A similar memorial flight has been made every year since
the shoot-down, an act that dragged U.S.-Cuba relations to
a new low and resulted in legislation toughening the
decades-old embargo. In October, the Clinton administration
agreed to release $58 million in frozen Cuban assets as part
of a court-ordered award of more than $100 million to the
family members of the four pilots.
Eva Barbas, 75, the silver-haired mother of Morales, came
with four red silk roses -- one for each of the dead -- which
also were dropped at the site. Prayers were offered.

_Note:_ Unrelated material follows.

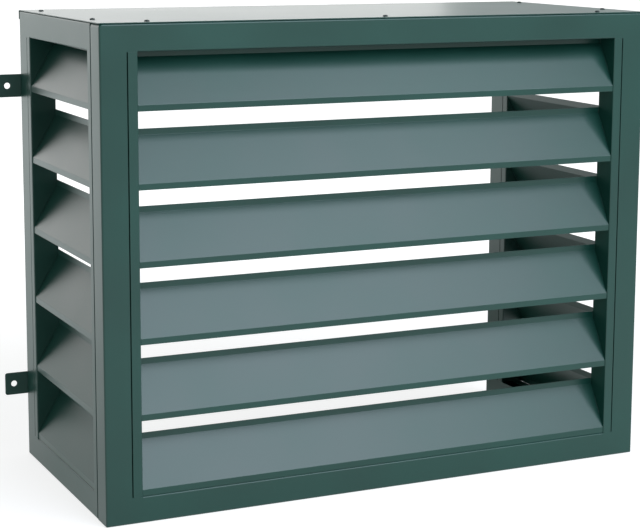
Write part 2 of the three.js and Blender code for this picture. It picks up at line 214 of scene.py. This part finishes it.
def addFloor(look):
    bpy.ops.mesh.primitive_plane_add(size=look["floorSize"], location=(0, 0, -look["floorDrop"]))
    floor = bpy.context.object
    floor.name = "studioFloor"
    material, tree, shader = newMaterial("studioFloor")
    shader.inputs["Base Color"].default_value = look["floorColour"]
    shader.inputs["Roughness"].default_value = look["floorRoughness"]
    shader.inputs["Specular IOR Level"].default_value = 0.0
    path = tree.nodes.new("ShaderNodeLightPath")
    where = tree.nodes.new("ShaderNodeTexCoord")
    hue = tree.nodes.new("ShaderNodeMix")
    hue.data_type = "RGBA"
    hue.inputs["A"].default_value = (*look["tint"], 1)
    hue.inputs["B"].default_value = (1, 1, 1, 1)
    tree.links.new(path.outputs["Is Camera Ray"], hue.inputs["Factor"])
    tree.links.new(hue.outputs["Result"], shader.inputs["Emission Color"])

    stops = look["floorLiftMirrored"]
    first, last = stops[0][0], stops[-1][0]
    along = tree.nodes.new("ShaderNodeSeparateXYZ")
    tree.links.new(where.outputs["Object"], along.inputs[0])
    share = rescaled(tree, along.outputs["Y"], (first, last))
    mirrored = lightRamp(tree, share, [((y - first) / (last - first), amount) for y, amount in stops])
    shade = look["shadeBehind"]
    offset = fromPlace(tree, where, shade["place"])
    dim = rescaled(tree, offset, (shade["core"], shade["edge"]), (shade["keep"], 1), "SMOOTHSTEP")
    shaded = computed(tree, "MULTIPLY", mirrored, dim)

    (near, nearLight), (far, farLight) = look["floorLiftSeen"]
    fade = rescaled(tree, fromPlace(tree, where), (near, far), (nearLight, farLight), "SMOOTHSTEP")
    seen = computed(tree, "MULTIPLY", path.outputs["Is Camera Ray"], fade)
    lift = computed(tree, "MULTIPLY_ADD", path.outputs["Is Glossy Ray"], shaded, seen)
    tree.links.new(lift, shader.inputs["Emission Strength"])
    floor.data.materials.append(material)


addSurround(studio)
addFloor(studio)
addLamp("frontLamp", studio["frontLamp"])
addLamp("backLamp", studio["backLamp"])
print("studio ready")

# powder coat on folded sheet: fine orange peel, slow drift of colour and gloss
frameCoat = {
    "colour": (0.007, 0.056, 0.042),
    "drift": 0.12,
    "driftScale": 5.0,
    "driftDetail": 4.0,
    "driftFrom": 0.3,
    "driftTo": 0.7,
    "roughness": 0.34,
    "roughnessDrift": 0.06,
    "shine": 0.5,
    "peel": 0.12,
    "peelScale": 650.0,
    "peelDetail": 2.0,
    "peelDepth": 0.0003,
}
slatCoat = {**frameCoat, "roughness": 0.32}
roofCoat = {**frameCoat, "roughness": 0.3, "roughnessDrift": 0.02}
# painted light: the wall tabs sit in shadow, and a rougher coat with more shine than the frame's lifts
# them brighter; the weld beads share it
tabLitCoat = {**frameCoat, "roughness": 0.6, "shine": 0.8}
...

Nine-year-old Reynaldo ``R.J.'' Martín, son of Ray Martín,
who was a crew member on one of Saturday's group of
aircraft, hugged his mother, Maria, and wept. She said he
worried about his dad's safety.
LAST-MINUTE RULING
The flight came only hours after the 11th U.S. Circuit Court
of Appeals in Atlanta ruled that Basulto could make the
flight.
Randall Marshall, legal director for the American Civil
Liberties Union in Florida, said the court stayed a gag order
issued by U.S. District Judge Joan Lenard that could have
grounded Basulto, a witness in the ongoing Cuban spy case
in Miami that Lenard is hearing. In question was whether
Basulto had violated Lenard's order by announcing that he
planned to participate in Saturday's airborne memorial.
The lead defendant in the spy case, Gerardo Hernández, is
specifically charged with conspiracy to commit murder by
allegedly giving Cuba the flight plan of the Brothers planes.
Also flying Saturday were Aurelio Hurtado De Mendoza, who
flew with Basulto, and Billy Schuss, Raul Martínez and
Guillermo Lares, an Argentine volunteer.
Two Federal Aviation Administration inspectors, Daniel
Castro and Mark Hemmerle, checked out the planes and
passed all three. They stood to one side to watch the aircraft
take off and head west toward the Everglades, and then
south to Flamingo and the Florida Keys.
OVER THE STRAITS
A few minutes out over the Straits of Florida, as they left
airspace controlled by Miami and entered airspace
controlled by Cuba, the pilots tried radioing Havana Centro --
Havana air traffic control. Sometimes when Brothers to the
Rescue planes announce themselves the Cubans reply, and
sometimes they do not, Basulto said.
But on Saturday, Havana was quick to acknowledge the
flight. The controller was also quick to warn the pilots that
they were entering a zona peligroso -- a danger zone.
Basulto said Havana claims the zone is used by Cuban
military aircraft for training, ``but they don't have much
money nowadays, and so their planes don't fly much.
Nowadays, the danger zone is for us.''
REPEATED WARNINGS
Both Basulto and his copilot kept a watchful look at the
horizon for hostile aircraft. A haze obscured the Cuban
coast, and clouds also interfered with visibility. But other
than the repeated warnings from Havana -- very much like
the warnings issued five years ago before the missiles were
fired -- no threat materialized.
The aircraft circled at 500 feet over Martyr's Point.
Basulto recited the names of the dead fliers over the radio,
meaning that the Havana controllers got the message, too.
The operator admonished him for using the radio frequency --
also used by commercial airliners landing at Havana's Jose
Martí International Airport -- for the ceremony.
But Havana was courteous, even after Basulto declared that
his friends had been ``murdered'' and appealed for ``justice
for this crime.''
Bringing Fidel Castro and other Cuban officials to trial for the
death of the pilots is an aim of both Basulto and the
relatives.
Before the fight took off, Basulto said Gov. Jeb Bush -- who
was in Miami on Saturday to talk with members of the
Cuban community -- had agreed to deliver a letter from Eva
Barbas to the governor's brother, President Bush. The letter,
he said, asks the president to indict the Cuban leader, who
Basulto claims gave the order to shoot down the planes.